In Mumbai, the cabs we hire are this color combination.

Was Vijay Anand attempting to show us that Raju had been hired, used and then discarded? Looking at the careful choreography of the second song, it does not show Rosie in red-and-black but in white-and-gold. In those days, I remember very clearly at weddings, the bride used to wear this combo. It spoke of her angelic purity, her being pristine.

So despite everything, even in his imagination Raju sees her at a higher plane than himself, as pure and lovely, as graceful and talented, while he, on a lower plane, now realises that he was merely a rung on her ladder to success, a cab that had got her to her destination, and now with no purpose in her life. She never looks at him as she dances gracefully, moving forward on her own elevated path…never once. In his imagination too, he knows that he does not count for much in her life.

Rosie and Raju have reflected in these two songs the two sides of the same story: both who blame, both who feel victimised, and yet, it’s only one of them who can still see through the prism of the heart…can still accuse her of unfaithfulness and yet see her as beautiful and pure…

Such are the ways of love…As a director, Vijay Anand thought of everything, and it’s only we who have failed to connect the dots to this masterpiece.

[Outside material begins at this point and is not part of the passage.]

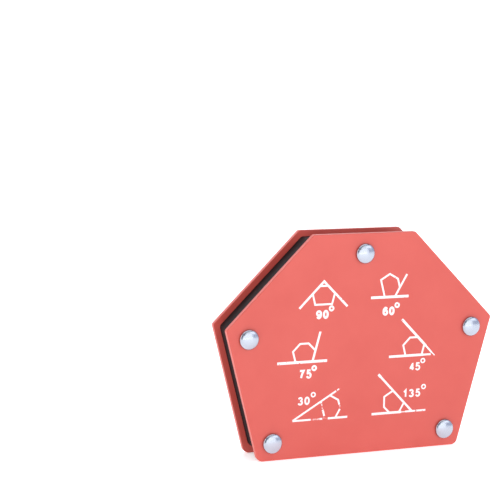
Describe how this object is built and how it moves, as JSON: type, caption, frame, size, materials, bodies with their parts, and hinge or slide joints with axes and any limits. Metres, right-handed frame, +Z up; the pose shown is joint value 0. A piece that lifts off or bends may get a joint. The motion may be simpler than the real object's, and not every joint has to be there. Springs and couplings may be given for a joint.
{
  "type": "welding magnet holder",
  "caption": "Flat six-sided magnetic welding holder: two riveted steel plates over a plastic frame of ferrite magnets, with straight working edges at set angles.",
  "frame": {"origin": "middle of the bottom working edge, halfway through the thickness", "axes": "+X to the right along the bottom edge seen from the front, +Y from the printed front plate to the back plate, +Z up to the top edge"},
  "size_m": [0.1098, 0.0196, 0.084],
  "materials": {
    "red_paint": "satin powder coat",
    "black_plastic": "moulded, satin",
    "ferrite": "ground, matte",
    "sleeve_aluminium": "cut tube, satin",
    "bright_rivet": "polished plating"
  },
  "bodies": {
    "root": {"front_plate": "red_paint", "back_plate": "red_paint", "core_frame": "black_plastic", "ferrite_magnet_1": "ferrite", "ferrite_magnet_2": "ferrite", "ferrite_magnet_3": "ferrite", "ferrite_magnet_4": "ferrite", "ferrite_magnet_5": "ferrite", "ferrite_magnet_6": "ferrite", "ferrite_magnet_7": "ferrite", "ferrite_magnet_8": "ferrite", "spacer_sleeve_top": "sleeve_aluminium", "spacer_sleeve_left": "sleeve_aluminium", "spacer_sleeve_right": "sleeve_aluminium", "spacer_sleeve_low_left": "sleeve_aluminium", "spacer_sleeve_low_right": "sleeve_aluminium", "rivet_top": "bright_rivet", "rivet_left": "bright_rivet", "rivet_right": "bright_rivet", "rivet_low_left": "bright_rivet", "rivet_low_right": "bright_rivet"}
  },
  "joints": []
}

Salute to the giant Vijay Anand for having projected betrayal and blame in its two forms, one as anger, and the other as sorrow…

Kya se kya ho gaya…

Guide and its songs!

In my last conversation with Dev a year before he passed on, I remember admitting to him that I had lied to him! He was intrigued. I told him that as a teenager what I found most fascinating about the enormous telephone directory was the section which went, “Anand Dev” followed by Iris Park, Juhu. I had called him thrice when I was a mere teenager when I had a huge crush on him, and he had spoken to me at length, once it had been on his birthday! He was a friendly, breathless talker, and in those days he used to pick up the phone and straight away say, “Dev here!” I picked up his habit when I was working with Trans World Airlines and with three phones on my table constantly ringing, I would answer all of them with “Lata here!” I became the subject of much fun in the office with one of my colleagues Mahendra Jhingan who later married Vineta R Jiandani He would flip his long hair and mimic me with “Lata here!”

Anyways our heroes teach us so much! So now about this song.

One of Rafi’s absolute killer songs, I am amazed at the way in which it has been composed, hats off to SD Burman! The direction of this song, which follows seamlessly on the heels of the contemptuous and sneering song by Lata, “Mose chhal kiye jaaye” is simply stunning. Fali Mistry’s photography, the excellent symbolic setting, everything is simply perfect.

A man who gave his all to the woman he loved to distraction, stands accused of betrayal by the same woman whose ill-disguised contempt and smug anger is something he simply does not deserve; worse, he definitely does not deserve to go to jail for forging a petty cheque. But then he should have known better. She had already told him what had happened between them was finished. Yet, in an effort to cling on, hoping against hope, he committed a small crime. But she was not interested in his “whys”, she stopped where it suited her and made herself look like she was the wronged party. She forgot that he had offered to give up his drinking, gambling, friends–everything for her–but she had rejected his offer. He knew that he was yesterday’s newspaper for her. She got rid of him at the first opportunity that offered itself. He understood, and so his insides were crying out to her.

“Kya se kya ho gaya bewafaa tere pyaar mein?”

He lost his career, his mother, his village, his friends, everything, just so she could make something of her life. And she had lost nothing. She had simply used him, exploited his charm, his ability to persuade sponsors. But now she was on a trajectory of her own.

Vijay Anand has shown a point where a road he is on is moving straight, and she has branched off on her own. It was not he who had strayed from their road together, it was she, the first bend in the road, and she took it.

A song about which I can write so much more, but let Dev, SDB and Rafi and Shailendra speak much more than many more words ever can.

A masterpiece from Guide.

Happy birthday.

Thanks, Dev.

Thanks a zillion for having been in my life in so many ways.

Hats off to the entire team of Guide, Vijay Anand included.


Originally written on two occasions, these two essays have been brought together on 19 March 2018.

Lata Jagtiani is an author of several books including the biography, ‘O.P.Nayyar King of Melody’. She has been a lecturer both in India and abroad teaching English and Creative Writing to college students. She lives in Mumbai.



2 thoughts on “Mose chhal kiye jaaye and Kya se kya ho gaya, by Lata Jagtiani

  1. Absolutely brilliant essay.

    ‘ Raju is sorrowful, hurt, his movements are slow, his clothes are yellow-and-black.

    Hey, yellow-and-black? Why yellow and black?

    In Mumbai, the cabs we hire are this color combination’

    This is amazing, an in-depth thinking, and now that you mentioned it looks so true.

  2. Thanks Manek! I am humbled that my writings find a space on your thought-provoking and educative website. Truly humbled.